» **COLLECTED DATA**
· · ·
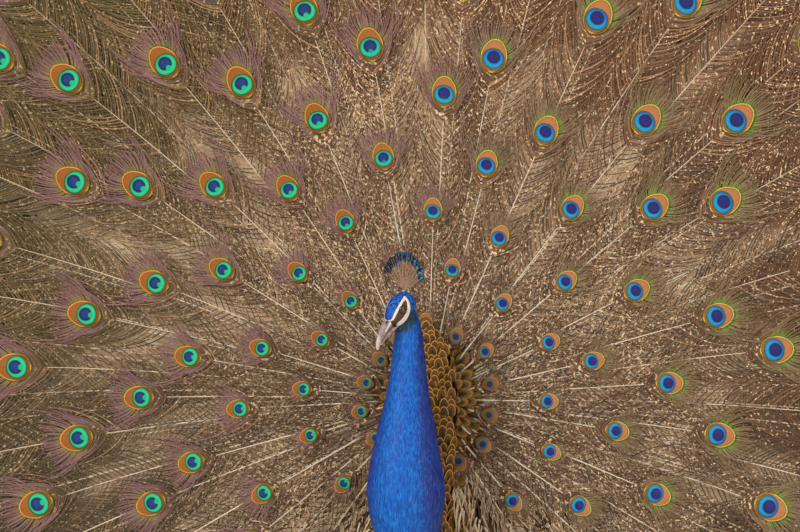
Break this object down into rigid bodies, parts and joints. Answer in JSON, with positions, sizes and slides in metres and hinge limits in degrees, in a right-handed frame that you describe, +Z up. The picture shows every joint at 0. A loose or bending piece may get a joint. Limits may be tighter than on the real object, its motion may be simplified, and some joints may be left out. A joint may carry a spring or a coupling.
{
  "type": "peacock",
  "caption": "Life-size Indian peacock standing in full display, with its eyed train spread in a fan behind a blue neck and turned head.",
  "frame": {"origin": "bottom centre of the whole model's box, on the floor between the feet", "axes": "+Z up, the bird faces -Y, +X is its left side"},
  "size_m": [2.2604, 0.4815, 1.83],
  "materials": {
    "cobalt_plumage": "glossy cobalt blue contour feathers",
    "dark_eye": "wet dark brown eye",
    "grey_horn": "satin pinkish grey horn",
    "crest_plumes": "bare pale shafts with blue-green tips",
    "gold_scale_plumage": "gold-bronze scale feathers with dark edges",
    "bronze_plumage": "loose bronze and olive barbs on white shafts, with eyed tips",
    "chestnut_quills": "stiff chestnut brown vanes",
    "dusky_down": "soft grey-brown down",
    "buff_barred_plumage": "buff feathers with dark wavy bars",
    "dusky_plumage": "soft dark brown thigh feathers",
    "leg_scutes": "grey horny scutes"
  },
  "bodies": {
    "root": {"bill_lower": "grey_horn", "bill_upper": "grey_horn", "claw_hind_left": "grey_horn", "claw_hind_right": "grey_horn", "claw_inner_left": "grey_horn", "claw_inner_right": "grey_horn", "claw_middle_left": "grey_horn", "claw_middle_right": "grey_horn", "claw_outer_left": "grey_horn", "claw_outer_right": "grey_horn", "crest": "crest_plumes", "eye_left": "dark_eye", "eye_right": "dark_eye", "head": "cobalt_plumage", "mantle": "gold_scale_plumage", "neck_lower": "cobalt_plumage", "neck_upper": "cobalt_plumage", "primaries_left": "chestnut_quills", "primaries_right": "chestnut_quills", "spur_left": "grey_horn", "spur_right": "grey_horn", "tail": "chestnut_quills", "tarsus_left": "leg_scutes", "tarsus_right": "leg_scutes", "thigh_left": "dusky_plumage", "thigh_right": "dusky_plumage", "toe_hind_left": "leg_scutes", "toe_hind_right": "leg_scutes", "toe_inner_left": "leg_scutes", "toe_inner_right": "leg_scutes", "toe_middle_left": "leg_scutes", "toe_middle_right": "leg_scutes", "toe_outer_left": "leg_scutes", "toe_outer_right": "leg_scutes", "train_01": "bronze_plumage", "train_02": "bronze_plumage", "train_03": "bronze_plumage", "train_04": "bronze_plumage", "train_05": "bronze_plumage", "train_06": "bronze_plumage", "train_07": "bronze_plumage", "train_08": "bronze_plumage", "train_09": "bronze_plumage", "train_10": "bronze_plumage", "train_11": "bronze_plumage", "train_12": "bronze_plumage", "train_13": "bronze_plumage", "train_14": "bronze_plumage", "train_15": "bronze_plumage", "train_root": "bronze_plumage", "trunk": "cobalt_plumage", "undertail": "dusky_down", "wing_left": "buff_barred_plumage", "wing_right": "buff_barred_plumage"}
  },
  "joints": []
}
· · ·
» **TASK TO COMPLETE**
Track down all lines above with the string "joints" and copy them.

» **ANSWER**
Break this object down into rigid bodies, parts and joints. Answer in JSON, with positions, sizes and slides in metres and hinge limits in degrees, in a right-handed frame that you describe, +Z up. The picture shows every joint at 0. A loose or bending piece may get a joint. Limits may be tighter than on the real object, its motion may be simplified, and some joints may be left out. A joint may carry a spring or a coupling.
  "joints": []